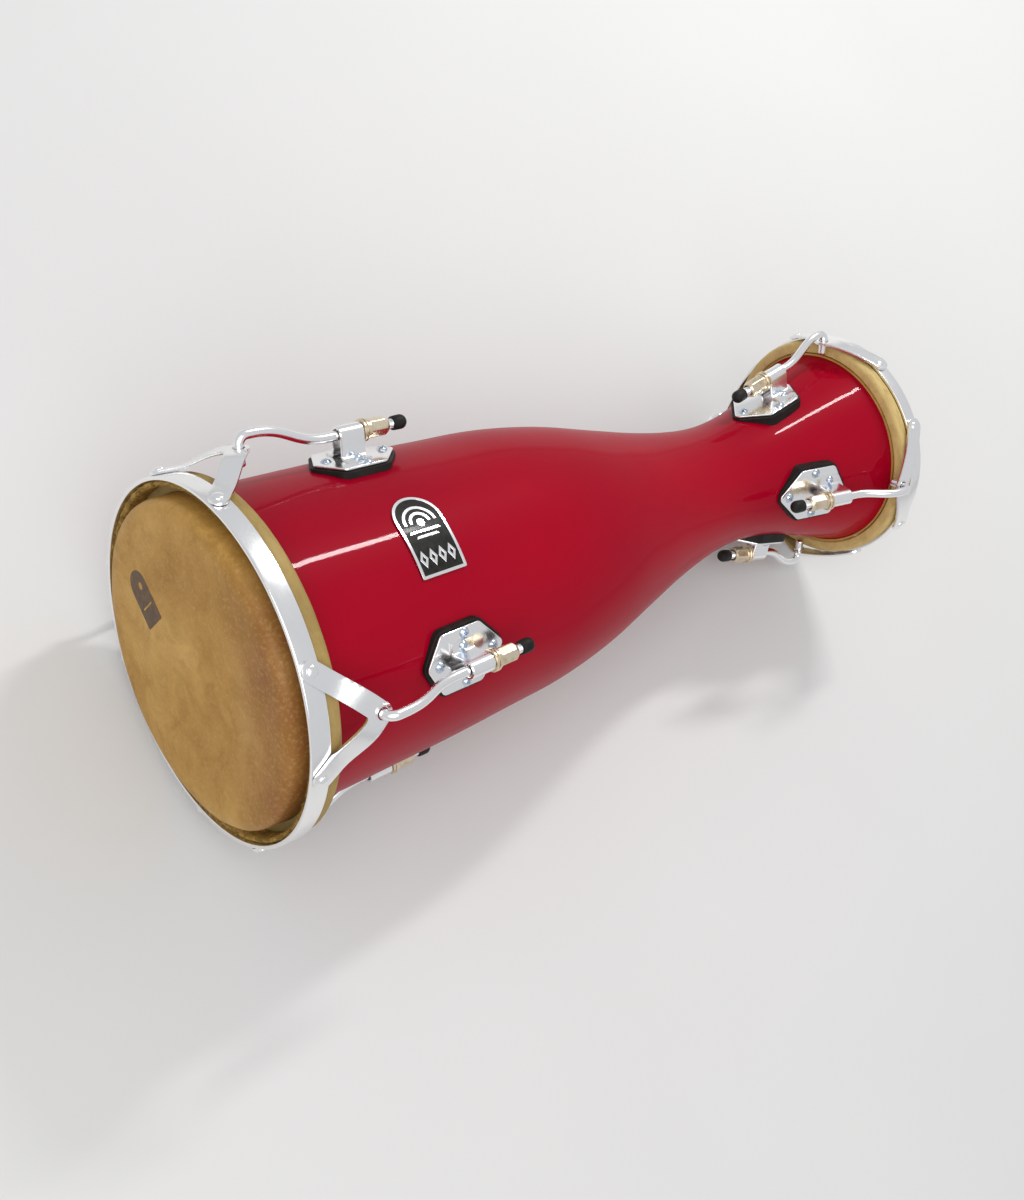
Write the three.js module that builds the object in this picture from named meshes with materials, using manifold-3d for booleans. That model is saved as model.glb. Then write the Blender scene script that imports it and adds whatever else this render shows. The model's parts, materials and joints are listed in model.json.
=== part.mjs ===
// Double-headed hourglass hand drum, lying on its two rims. Units are millimetres and +Z is up.
// The drum axis runs from the large head towards +X. Each end is built in its own frame: s is the
// distance from that end's rim face towards the waist, and r is the distance from the drum axis.
import * as THREE from 'three';
import { mergeVertices } from 'three/addons/utils/BufferGeometryUtils.js';
import Module from 'manifold-3d';

const wasm = await Module();
wasm.setup();

// ---- driving dimensions -------------------------------------------------------------------------
const DRUM_LENGTH = 734;          // rim face to rim face
const GAP = 0.3;                  // clearance between touching pieces
const LUGS_PER_END = 4;
const SHELL_WALL = 13;
const SKIN_THICKNESS = 1.8;
const ROUND_SEGMENTS = 36;
const RIM_SEGMENTS = 72;
const SHELL_STEPS = 16;
const SMALL_ROUND_SEGMENTS = 8;

// Outer profile of the wooden shell between the two skin collars: [distance from large rim face, radius].
const SHELL_PROFILE = [
  [30, 128.8], [75, 127.3], [120, 125.4], [178, 122.8], [237, 118.7], [296, 114.2], [355, 103.5],
  [414, 86.8], [460, 73.8], [500, 64.6], [534, 59.4], [563, 58.2], [594, 60.9], [625, 66.9],
  [654, 76.1], [684, 86.3], [706, 92.8],
];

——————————

**Work to be completed:** Each line of the listing above should be output exactly.

**Answer in full:**
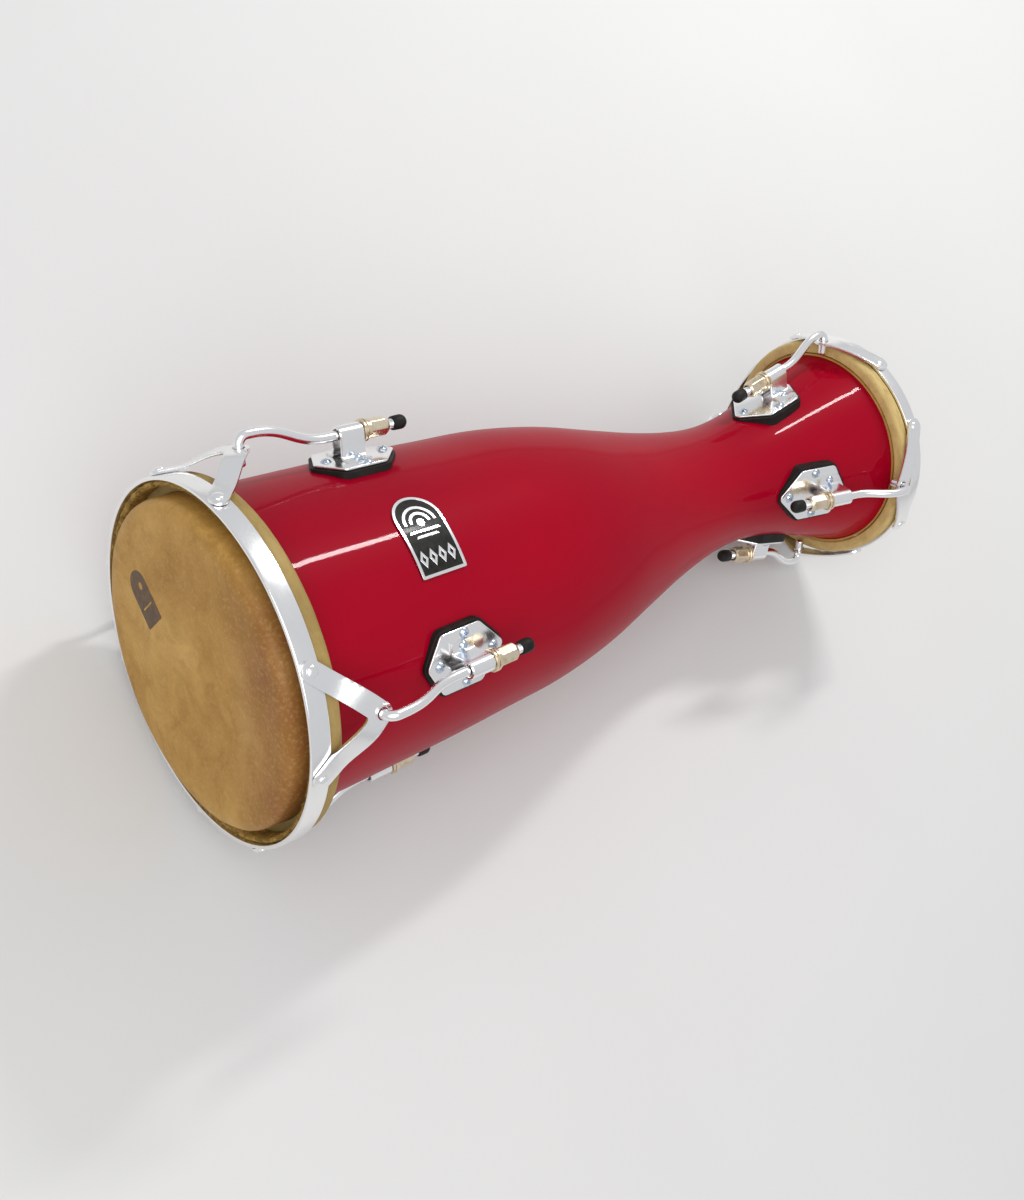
Write the three.js module that builds the object in this picture from named meshes with materials, using manifold-3d for booleans. That model is saved as model.glb. Then write the Blender scene script that imports it and adds whatever else this render shows. The model's parts, materials and joints are listed in model.json.
=== part.mjs ===
// Double-headed hourglass hand drum, lying on its two rims. Units are millimetres and +Z is up.
// The drum axis runs from the large head towards +X. Each end is built in its own frame: s is the
// distance from that end's rim face towards the waist, and r is the distance from the drum axis.
import * as THREE from 'three';
import { mergeVertices } from 'three/addons/utils/BufferGeometryUtils.js';
import Module from 'manifold-3d';

const wasm = await Module();
wasm.setup();

// ---- driving dimensions -------------------------------------------------------------------------
const DRUM_LENGTH = 734;          // rim face to rim face
const GAP = 0.3;                  // clearance between touching pieces
const LUGS_PER_END = 4;
const SHELL_WALL = 13;
const SKIN_THICKNESS = 1.8;
const ROUND_SEGMENTS = 36;
const RIM_SEGMENTS = 72;
const SHELL_STEPS = 16;
const SMALL_ROUND_SEGMENTS = 8;

// Outer profile of the wooden shell between the two skin collars: [distance from large rim face, radius].
const SHELL_PROFILE = [
  [30, 128.8], [75, 127.3], [120, 125.4], [178, 122.8], [237, 118.7], [296, 114.2], [355, 103.5],
  [414, 86.8], [460, 73.8], [500, 64.6], [534, 59.4], [563, 58.2], [594, 60.9], [625, 66.9],
  [654, 76.1], [684, 86.3], [706, 92.8],
];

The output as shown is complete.